Море, море - стр. 58
Попробую описать Хартли. О моя милая, как ясно я тебя вижу. Именно вижу, а не воображаю. Свет в пещере – не огонь, а свет дня. Может, это единственный свет в моей жизни, тот, что озаряет истину. Немудрено, что я боялся потерять его и навсегда остаться во мраке. Тут слились все слепые детские страхи, так рано внушенные мне матерью: не поцелует, унесет свечу. Хартли, моя Хартли. Да, я вижу ее как сейчас, прыжки в высоту, веревку поднимают все выше, а она все перелетает через нее, и зрители каждый раз вздыхают с сочувственным облегчением, а я изнемогаю от тайной гордости. Она была чемпионкой по прыжкам в своей школе, во многих школах, и по бегу тоже. Хартли всегда занимала первое место, а я кричал «ура» вместе со всеми и смеялся от сокровенной радости. Хартли. Все затаили дыхание, вот она присела на параллельных брусьях, блестят ее голые ляжки. Учитель гимнастики поговаривает об Олимпийских играх.
«О Дух Святой, на нас сойди, огнем небесным освети…» Мы вместе конфирмовались, наша любовь приняла благословение свыше. Помню, как Хартли пела в церкви, подняв свое ясное, невинное, прелестное лицо к свету, к Богу, к той радости, которая, она знала, принадлежит ей по праву. Мы много говорили о религии (как и обо всем на свете) и чувствовали, что мы – избранные и любовь охраняет нас. Мы ощущали свою невинность и думали, что всегда быть хорошими не составит труда. Я помню восхитительный смех Хартли, но не помню, чтобы мы поддразнивали друг друга или много шутили. Наше счастье было торжественно, свято, и мы сторонились грубоватой болтовни одноклассников. Вопросы пола, мне кажется, не вызывали у нас любопытства. Мы были одно, и только это имело значение. Мы жили в раю. Мы уносились на велосипедах и лежали в лугах среди лютиков, у железнодорожных мостов, на берегу каналов, на пустырях, ожидающих застройки. Наша сельская местность уже превращалась в пригород, но для нас она была чудесна и наполнена смыслом, как Эдем. Хартли не была особенно умной, начитанной девочкой, она обладала мудростью невинных, и мы общались как ангелы. Ей было легко во времени и в пространстве.

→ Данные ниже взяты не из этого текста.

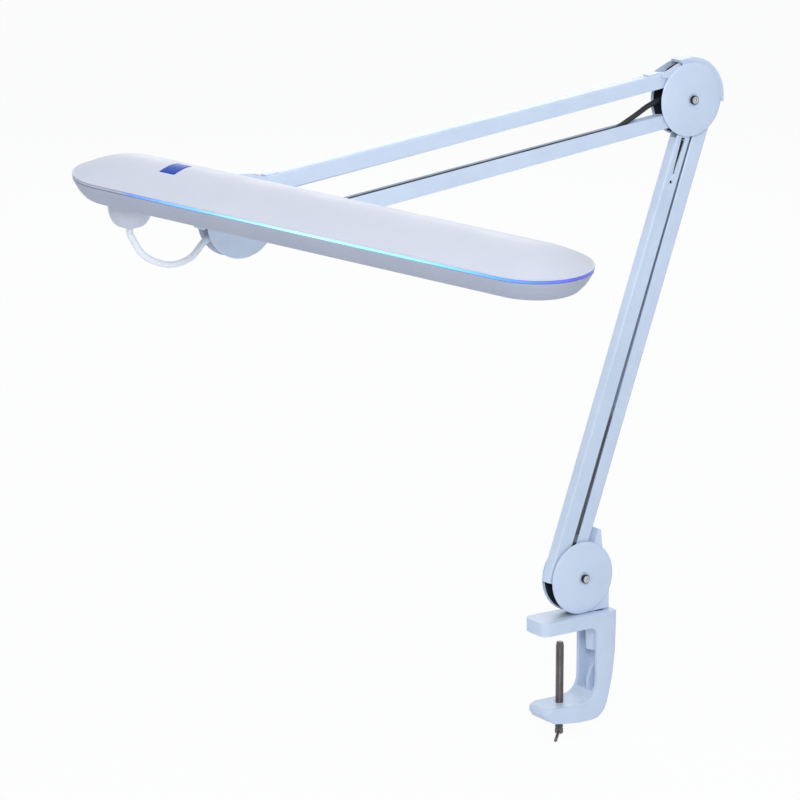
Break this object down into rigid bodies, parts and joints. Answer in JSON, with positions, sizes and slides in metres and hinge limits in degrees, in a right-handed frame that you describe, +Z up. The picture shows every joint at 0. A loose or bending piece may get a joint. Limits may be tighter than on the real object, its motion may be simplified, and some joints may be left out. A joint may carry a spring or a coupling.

Вижу, как она мне улыбается. Она была красива, но особой, скрытой красотой. В школе она «хорошенькой» не числилась. Иногда лицо ее бывало тяжелым, почти суровым, а когда она плакала, то становилась похожа на младенца-поросенка в «Алисе». Она была очень бледная, находили, что у нее болезненный вид, а на самом деле она была крепкая и здоровая. Лицо у нее было круглое, белое, а в глазах – удивление и загадочность, как у юной дикарки. Глаза были темно-синие, какие-то даже фиолетовые. Зрачки часто расширялись, и тогда глаза казались почти черными. У нее были очень тонкие светлые волосы, длинная стрижка. Губы бледные и всегда холодные, и, когда я, закрыв глаза, так по-детски касался их губами, какая-то холодная сила пронзала меня, словно копье, – такое мог бы почувствовать паломник, когда он, опустившись на колени, целует священный всеисцеляющий камень. Ее тело не отзывалось на мои объятия, но дух ее льнул ко мне языками холодного огня. Ее прекрасные плечи, ее длинные ноги тоже были бледны и казались холодными. Я ни разу не видел ее совсем обнаженной. Она была стройная, очень стройная, длинноногая и чистая и очень сильная. Она меня никогда не тискала, но, случалось, так сжимала мои руки пониже плеч, что оставались синяки. Ее загадочные фиолетовые глаза не закрывались, когда я тянулся поцеловать ее. Они глядели с тем странным удивлением, которое и было страстью. Эти тихие, молчаливые, почти чопорные объятия были самыми страстными, какие я знал. И мы были целомудренны, мы уважали друг друга и боготворили друг друга целомудренно. И это была страсть, это была любовь такая чистая, какой не будет уже никогда, какая и, вообще-то, редко встречается. Эти воспоминания сияют во мне, как ни одно произведение искусства, ярче и драгоценнее, чем Шекспир или Пьеро делла Франческа. Глубоко внутри меня есть кто-то, не ведающий ни времени, ни перемен, и эта часть моего существа до сих пор пребывает с Хартли в том блаженном краю, где мы с ней были когда-то.